9 Responses to “Beachwood Mall (Ohio) declares bankruptcy”

  1. 1 Holly in Cincinnati on April 16th, 2009 4:22 pm

    I have worked on GGP projects for one of my client architectural firms.

  2. 2 anastasia p on April 16th, 2009 10:58 pm

    Wow. I have to admit I haven’t set foot in Beachwood Place in years and I used to love to shop, going there probably once a week. Of course, it’s no surprise that retail is struggling, because in the last decade, this area has been building new retail in massive doses claiming it creates jobs. But retail jobs aren’t created by square footage, they are created by expanding the amount of dollars available to be spent. And that has not grown in Northeast Ohio. In fact, I recall seeing a chart, I think at Policy Matters Ohio, that showed that, despite all of the new retail development here in the last 7 or 8 years, that the number of retail JOBS had declined in the same amount of time.

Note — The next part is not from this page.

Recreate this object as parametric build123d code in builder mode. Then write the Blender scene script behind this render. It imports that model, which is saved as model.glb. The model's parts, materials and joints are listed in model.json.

  3. 3 Joel Libava on April 17th, 2009 2:45 pm

    Thanx, Jill.
    Hattip

  4. 4 Brian on April 18th, 2009 7:28 pm

    So you think the Credit Crunch is over because the bailout started in September and the expansion of Beachwood Mall brought this firm down?

    Uh huh…

  5. 5 Jill Miller Zimon on April 18th, 2009 7:40 pm

    Brian – how do you figure that I “think the credit crunch is over because the bailout started in September and the expansion of the Beachwood Mall brought this firm down”?

    My experiences indicate that the crunch is far from over. I just don’t happen to think that they had a ton to do with the bad decision-making that led to expanding the mall. Compound it, sure. Catalyst for it – nope. Not even close.

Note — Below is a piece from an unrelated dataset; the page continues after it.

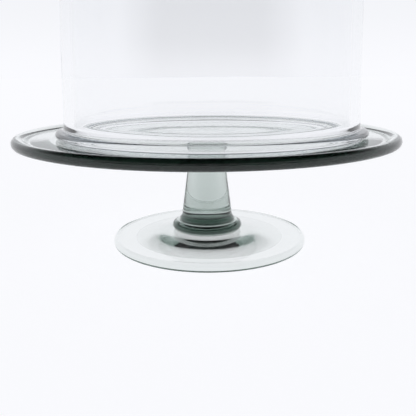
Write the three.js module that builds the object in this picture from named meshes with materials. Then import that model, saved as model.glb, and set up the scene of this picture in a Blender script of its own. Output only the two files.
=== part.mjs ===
// A footed glass cake stand with a loose glass dome.
//
// Millimetres, +Z up. The origin is on the plate's axis, in the plane that the foot rests on.
// Every piece is turned about an upright axis. Its outline is drawn as (radius, height) points,
// and runs from the axis out along the underside and back to the axis along the top.

import * as THREE from 'three';

// Clearances
const fusedGap = 0.3;          // between two gathers of glass that are fused to each other
const restGap = 0.3;           // between the plate and the loose dome that stands on it

// Foot
const footRadius = 75.5;
const footEdgeHeight = 6.2;
const footEdgeWidth = 2.5;     // how far the rounded edge reaches in from the outside
const footRestWidth = 7.6;     // flat ring that meets the table
const footHollow = 1.5;        // rise of the underside in the middle
const footValleyWidth = 3.9;   // from the raised edge's crest in to the shallow valley behind it
const footValleyDepth = 0.7;
const footSlopePull = 0.69;    // share of the way to the seat before the top starts to climb
const footPadHeight = 9;       // flat seat for the lower collar
const footOffCentre = 1.8;     // the foot was set this far off the stem's axis, towards +X

// Collars, the round buttons of glass at both ends of the stem
const lowerCollarHeight = 7.1;
const lowerCollarLedge = 1;    // flat ring left round the stem's end on the collar's face
const lowerCollarEdge = 4.7;   // width of the collar's half-round edge
const upperCollarHeight = 4.6;
const upperCollarLedge = 0.4;
const upperCollarEdge = 2.6;
const padMargin = 1.6;         // how far the foot's seat runs out beyond the collar's flat base

// Stem
const stemBaseRadius = 19.6;
const stemTopRadius = 13.6;
const stemBaseFlare = 2.1;     // extra radius where the base spreads into its collar
const stemBaseFlareHeight = 6.6;
const stemTopFlare = 0.8;
const stemTopFlareHeight = 3;

// Plate
const plateRadius = 145;
const plateTopHeight = 85;     // height of the face that the dome and the cake stand on
const plateThickness = 6.4;
const rimRound = 3.7;          // radius of the rounded edge
const rimLip = 3;              // how far the edge's crest stands above the face
const rimSlopeWidth = 9.5;     // from the crest in to the flat face
const rimUndersideWidth = 23;  // length of the underside's slope up to the edge

// Dome
const domeSeatMargin = 9.4;    // flat face left between the lip and the rim's slope, on the near side
const domeWall = 7.5;
const domeHeight = 180;        // from its base to the top of its crown
const domeShoulder = 34;       // outside radius of the turn from wall to crown
const domeCrownRadius = 340;   // outside radius of the shallow crown
const lipWidth = 5.9;          // how far the flared lip at the base stands out from the wall
const lipHeight = 9.5;         // from the base to where the lip leaves the outside of the wall
const lipWaist = 2.6;          // height at which the lip is widest
const lipOuterPull = 0.88;     // share of the lip's rise over which its outer edge stays upright
const lipWallPull = 0.9;       // and the same share for the wall above it
const lipInnerHeight = 12.8;   // from the base to where the inside of the wall starts to flare
const lipInnerFlare = 2.2;     // how far the inside of the wall has moved out at the base
const lipInnerRound = 2.2;     // radius of the turn from the flare to the base
const lipInnerPull = 0.48;     // share of the flare's height over which the wall above it stays upright
const lipFlarePull = 0.42;     // and the same share for the foot of the flare
const lipSeatWidth = 0.3;      // flat ring that stands on the plate
const domeOffCentre = 4;       // the loose dome stands this far off the plate's axis, towards +X

// Knob
const knobRadius = 19;
const knobBaseRadius = 9;
const knobCollarHeight = 6;
const knobCollarLedge = 2.5;
const knobCollarEdge = 3.5;

// Facets
const wideSides = 64;
const narrowSides = 36;

// Radii that follow from the sizes above
const stemBaseEnd = stemBaseRadius + stemBaseFlare;
const stemTopEnd = stemTopRadius + stemTopFlare;
const lowerCollarFlat = stemBaseEnd + lowerCollarLedge;
const upperCollarFlat = stemTopEnd + upperCollarLedge;
const knobCollarFlat = knobBaseRadius + knobCollarLedge;
const plateFaceRadius = plateRadius - rimRound - rimSlopeWidth;
const lipRadius = plateFaceRadius - domeSeatMargin - domeOffCentre;
const domeRadius = lipRadius - lipWidth;

// Heights that follow from the sizes above
const lowerCollarBase = footPadHeight + fusedGap;
const lowerCollarTop = lowerCollarBase + lowerCollarHeight;
const stemBase = lowerCollarTop + fusedGap;
const plateBase = plateTopHeight - plateThickness;
const upperCollarTop = plateBase - fusedGap;
const upperCollarBase = upperCollarTop - upperCollarHeight;
const stemTop = upperCollarBase - fusedGap;
const domeBase = plateTopHeight + restGap;
const domeTop = domeBase + domeHeight;
const knobCollarBase = domeTop + fusedGap;
const knobBase = knobCollarBase + knobCollarHeight + fusedGap;

function point(radius, height) {
  return new THREE.Vector2(radius, height);
}

// Part of an ellipse's edge. Angles are in degrees: 0 points outwards and 90 points up.
function arc(centre, halfWidth, halfHeight, from, to, steps) {
  const points = [];
  for (let step = 0; step <= steps; step += 1) {
    const angle = THREE.MathUtils.degToRad(from + ((to - from) * step) / steps);
    points.push(point(centre.x + halfWidth * Math.cos(angle), centre.y + halfHeight * Math.sin(angle)));
  }
  return points;
}

// A smooth step between two points that leaves and arrives level. The pull is the share of the way
// over which the start stays level, and the end stays level over the rest.
function levelSweep(start, end, steps, pull = 0.5) {
  const turn = THREE.MathUtils.lerp(start.x, end.x, pull);
  return new THREE.CubicBezierCurve(start, point(turn, start.y), point(turn, end.y), end).getPoints(steps);
}

// A smooth step between two points that leaves and arrives upright. Each pull is the share of the
// way over which that end stays upright.
function uprightSweep(start, end, steps, startPull = 0.5, endPull = 0.5) {
  const startTurn = point(start.x, THREE.MathUtils.lerp(start.y, end.y, startPull));
  const endTurn = point(end.x, THREE.MathUtils.lerp(end.y, start.y, endPull));
  return new THREE.CubicBezierCurve(start, startTurn, endTurn, end).getPoints(steps);
}

// An outline drops points that repeat the one before, as where two stretches join.
function joined(...stretches) {
  const points = stretches.flat();
  return points.filter((each, index) => index === 0 || each.distanceTo(points[index - 1]) > 1e-6);
}

function glass(color, roughness) {
  return new THREE.MeshStandardMaterial({ color, roughness, metalness: 0 });
}

function turned(name, outline, sides, material) {
  const geometry = new THREE.LatheGeometry(outline, sides);
  geometry.rotateX(Math.PI / 2);
  const mesh = new THREE.Mesh(geometry, material);
  mesh.name = name;
  return mesh;
}

// A disc with level faces and a half-round edge.
function buttonOutline(flatRadius, edgeWidth, base, height, steps) {
  const edgeCentre = point(flatRadius, base + height / 2);
  return joined(
    [point(0, base)],
    arc(edgeCentre, edgeWidth, height / 2, -90, 90, steps),
    [point(0, base + height)],
  );
}

// The foot is a shallow dish upside down: it rests on a flat ring just inside its rounded edge.
function footOutline() {
  const crestRadius = footRadius - footEdgeWidth;
  const edgeCentre = point(crestRadius, footEdgeHeight / 2);
  const valley = point(crestRadius - footValleyWidth, footEdgeHeight - footValleyDepth);
  const padRadius = lowerCollarFlat + padMargin + footOffCentre;
  const pad = point(padRadius, footPadHeight);
  return joined(
    levelSweep(point(0, footHollow), point(crestRadius - footRestWidth, 0), 8),
    arc(edgeCentre, footEdgeWidth, footEdgeHeight / 2, -90, 90, 8),
    levelSweep(point(crestRadius, footEdgeHeight), valley, 3),
    levelSweep(valley, pad, 6, footSlopePull),
    [point(0, footPadHeight)],
  );
}

function stemOutline() {
  const lowerWaist = point(stemBaseRadius, stemBase + stemBaseFlareHeight);
  const upperWaist = point(stemTopRadius, stemTop - stemTopFlareHeight);
  return joined(
    [point(0, stemBase)],
    uprightSweep(point(stemBaseEnd, stemBase), lowerWaist, 4),
    uprightSweep(upperWaist, point(stemTopEnd, stemTop), 4),
    [point(0, stemTop)],
  );
}

// The plate is flat, and its edge sweeps up to a rounded lip. The underside slopes up to meet it.
function plateOutline() {
  const edgeCentre = point(plateRadius - rimRound, plateTopHeight + rimLip - rimRound);
  const slopeStart = point(edgeCentre.x - rimUndersideWidth, plateBase);
  const reach = edgeCentre.clone().sub(slopeStart);
  const slope = THREE.MathUtils.radToDeg(reach.angle() - Math.asin(rimRound / reach.length()));
  return joined(
    [point(0, plateBase), slopeStart],
    arc(edgeCentre, rimRound, rimRound, slope - 90, 90, 10),
    levelSweep(point(edgeCentre.x, plateTopHeight + rimLip),
      point(edgeCentre.x - rimSlopeWidth, plateTopHeight), 5),
    [point(0, plateTopHeight)],
  );
}

// A bell of even thickness: straight wall, round shoulder, shallow crown, and a flared lip at the base.
function domeOutline() {
  const lean = Math.asin((domeRadius - domeShoulder) / (domeCrownRadius - domeShoulder));
  const shoulderEnd = 90 - THREE.MathUtils.radToDeg(lean);
  const crownCentre = point(0, domeTop - domeCrownRadius);
  const shoulderCentre = point(
    domeRadius - domeShoulder,
    crownCentre.y + (domeCrownRadius - domeShoulder) * Math.cos(lean),
  );
  const innerShoulder = domeShoulder - domeWall;
  const innerCrown = domeCrownRadius - domeWall;
  const innerRadius = domeRadius - domeWall;
  const flareTop = point(innerRadius, domeBase + lipInnerHeight);
  const flareEnd = point(innerRadius + lipInnerFlare, domeBase + lipInnerRound);
  const innerFoot = point(flareEnd.x + lipInnerRound, flareEnd.y);
  const outerFoot = point(innerFoot.x + lipSeatWidth, domeBase + lipWaist);
  const lipEdge = point(lipRadius, outerFoot.y);
  const lipTop = point(domeRadius, domeBase + lipHeight);
  return joined(
    arc(crownCentre, innerCrown, innerCrown, 90, shoulderEnd, 4),
    arc(shoulderCentre, innerShoulder, innerShoulder, shoulderEnd, 0, 6),
    uprightSweep(flareTop, flareEnd, 5, lipInnerPull, lipFlarePull),
    arc(innerFoot, lipInnerRound, lipInnerRound, 180, 270, 3),
    arc(outerFoot, lipRadius - outerFoot.x, lipWaist, -90, 0, 5),
    uprightSweep(lipEdge, lipTop, 7, lipOuterPull, lipWallPull),
    arc(shoulderCentre, domeShoulder, domeShoulder, 0, shoulderEnd, 6),
    arc(crownCentre, domeCrownRadius, domeCrownRadius, shoulderEnd, 90, 4),
  );
}

// A ball with a small flat base.
function knobOutline() {
  const baseAngle = Math.acos(knobBaseRadius / knobRadius);
  const centre = point(0, knobBase + knobRadius * Math.sin(baseAngle));
  return joined(
    [point(0, knobBase)],
    arc(centre, knobRadius, knobRadius, -THREE.MathUtils.radToDeg(baseAngle), 90, 14),
  );
}

const smokeGlass = { color: 0x8f9c97, roughness: 0.08 };
const clearGlass = { color: 0xe3ecea, roughness: 0.05 };

function makeStand() {
  const stand = new THREE.Group();
  const pale = () => glass(smokeGlass.color, smokeGlass.roughness);
  const foot = turned('foot', footOutline(), wideSides, pale());
  foot.position.x = footOffCentre;
  const lowerCollar = buttonOutline(
    lowerCollarFlat, lowerCollarEdge, lowerCollarBase, lowerCollarHeight, 8);
  const upperCollar = buttonOutline(
    upperCollarFlat, upperCollarEdge, upperCollarBase, upperCollarHeight, 8);
  stand.add(
    foot,
    turned('lower_collar', lowerCollar, narrowSides, pale()),
    turned('stem', stemOutline(), narrowSides, pale()),
    turned('upper_collar', upperCollar, narrowSides, pale()),
    turned('plate', plateOutline(), wideSides, pale()),
  );
  return stand;
}

function makeDome() {
  const dome = new THREE.Group();
  const clear = () => glass(clearGlass.color, clearGlass.roughness);
  const knobCollar = buttonOutline(
    knobCollarFlat, knobCollarEdge, knobCollarBase, knobCollarHeight, 6);
  dome.add(
    turned('dome', domeOutline(), wideSides, clear()),
    turned('knob_collar', knobCollar, narrowSides, clear()),
    turned('knob', knobOutline(), narrowSides, clear()),
  );
  dome.position.x = domeOffCentre;
  return dome;
}

const cakeStand = new THREE.Group();
cakeStand.add(makeStand(), makeDome());

export default cakeStand;
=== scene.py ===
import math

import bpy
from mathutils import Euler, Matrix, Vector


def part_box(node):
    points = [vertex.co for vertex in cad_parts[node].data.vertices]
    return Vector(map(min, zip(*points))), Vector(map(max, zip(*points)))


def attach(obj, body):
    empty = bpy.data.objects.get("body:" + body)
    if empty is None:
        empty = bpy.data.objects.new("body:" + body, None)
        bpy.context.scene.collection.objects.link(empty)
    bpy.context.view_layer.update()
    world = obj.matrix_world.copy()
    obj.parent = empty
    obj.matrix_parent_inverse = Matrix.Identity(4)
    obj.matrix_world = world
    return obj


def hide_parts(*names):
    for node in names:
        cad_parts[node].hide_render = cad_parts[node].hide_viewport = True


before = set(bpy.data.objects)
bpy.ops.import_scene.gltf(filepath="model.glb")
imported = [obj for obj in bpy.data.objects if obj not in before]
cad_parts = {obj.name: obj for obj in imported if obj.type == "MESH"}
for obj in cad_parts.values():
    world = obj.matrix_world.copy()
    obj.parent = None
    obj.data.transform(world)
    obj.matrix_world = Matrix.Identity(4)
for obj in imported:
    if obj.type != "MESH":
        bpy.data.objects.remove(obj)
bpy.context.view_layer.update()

# A footed smoke-glass cake stand with a loose clear glass dome, in a plain white studio.
#
# Each CAD node is replaced by one finely turned piece of the same outline. Outlines are drawn as
# (radius, height) points in metres, from the axis out along the underside and back along the top.
# Where two pieces are fused to each other, both have a flat joint face that light passes straight
# through, so that the stand looks like the one piece of glass that it is.

MM = 0.001

# ---------------------------------------------------------------- sizes

# Facets: sides round the axis, and the longest step along an outline
WIDE_SIDES = 256
NARROW_SIDES = 128
FINEST_STEP = 0.5 * MM
FINE_STEP = 1.0 * MM
DOME_STEP = 2.0 * MM
SAME_POINT = 0.001 * MM        # points closer than this are one point
LEVEL_TOLERANCE = 0.002 * MM   # how far from level a joint face may be
REACH_TOLERANCE = 0.01 * MM    # how far past its edge a joint face may reach

JOINT_GAP = 0.02 * MM          # between the two joint faces of a fused pair
REST_GAP = 0.05 * MM           # between the plate and the dome that stands on it

FOOT_EDGE_WIDTH = 2.5 * MM     # how far the rounded edge reaches in
FOOT_REST_WIDTH = 7.6 * MM
FOOT_HOLLOW = 1.5 * MM
FOOT_VALLEY_WIDTH = 3.9 * MM
FOOT_VALLEY_DEPTH = 0.7 * MM
FOOT_EDGE_HEIGHT = 6.2 * MM
FOOT_PAD_MARGIN = 3.4 * MM     # from the collar's base out to where the foot starts to fall away
FOOT_SLOPE_PULL = 0.69         # share of the way to the pad before the top starts to climb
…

    You sound rather defensive.

  6. 6 Brian on April 19th, 2009 8:21 am

    The real cause of GGP’s fall is expansion–not physical expansion of any one mall–but a buyout of a competitor in 2004. Their fatal flaw was financing that buyout exclusively through debt.

    Due to the credit freeze, they were unable to refinance that debt.

    Now, you claim, “No way, no how seven to eight months since the first bailouts in late Sept. that that’s the case with these malls – nuh-uh.”

    Yes way. GGP had $27.3 billion in debt that came due. The timing of the bailouts months ago had nothing to do with it. Bank lenders are still very wary of lending to any corporation with large debt to equity ratios (92% in this case), even a huge REIT player like GGP that has billions in tangible real estate assets.

    The credit markets had everything to do with this. It has nothing to do with Beachwood Mall or no women officers (not necessarily no female members of the board or in upper management). How silly.

  7. 7 Jill Miller Zimon on April 19th, 2009 8:27 am

    Brian – you contradict yourself, not sure why. The expansion weakened their position to begin with – it’s foolhardy, then or now, to think that such expansion in a completely flat or economically unstable community like NEO would be a place to expand. I said the credit situation didn’t help but as for risk assessment before they decided to expand, they did a lousy job. I stand by what I’ve written.

    And again, if you want to comment here, great, but you need to stop taking things out of context and putting words and thoughts into this post and what you think I’ve written ie:

    “It has nothing to do with Beachwood Mall or no women officers (not necessarily no female members of the board or in upper management). How silly.”

    Again, by writing that, you completely undermine giving people the idea that you can make a logical argument.

  8. 8 Anonymous on April 26th, 2009 5:56 pm

    I used to love the Beachwood Mall. Around 5 years ago, something changed — they moved the food court upstairs for some reason, and the whole clientele changed to really scary gangter-looking people. I stopped going, so did a lot of people who were scared by the new crowd shopping there. That’s probably part of the reasons it went under.

  9. 9 Jill Miller Zimon on April 26th, 2009 6:29 pm

    Anon in #8, you wrote:

    “…and the whole clientele changed to really scary gangter-looking people. I stopped going, so did a lot of people who were scared by the new crowd shopping there. That’s probably part of the reasons it went under.”

    Having been on the receiving end of some very serious anti-Semitism in my neighborhood just last week, with absolutely no rationale to even try to mitigate why anyone would feel the way the individual did, I’m going to be blunt:

    Either describe what scary is to you and what you’ve experienced at the Beachwood Mall that would cause people to be scared, or don’t leave comments in thin racist code.

    I’ve been there plenty before and after your five year mark, and I haven’t seen anything I’d call “really scary gangster-looking people” nor have I been “scared by the new crowd shopping there.”

    Who is the “new crowd?” If they’re shopping there, then why would they be a reason for the mall to go under – the mall went under because people are NOT shopping there.

    I’m happy to get contributions and if you’ve got stats or anecdotes that demonstrate an increase in crime of any type, then let it rip.

    But do not use this post as a racist launching pad.

    The Jewish gangsters in Vegas were scary – you’ve been seeing them in the Beachwood Mall? Some sub-prime mortgage brokers are crazy scary to me – are you talking about them?

    Don’t do it. Just do not do it. Start your own blog if you want to spread prejudice-based fears.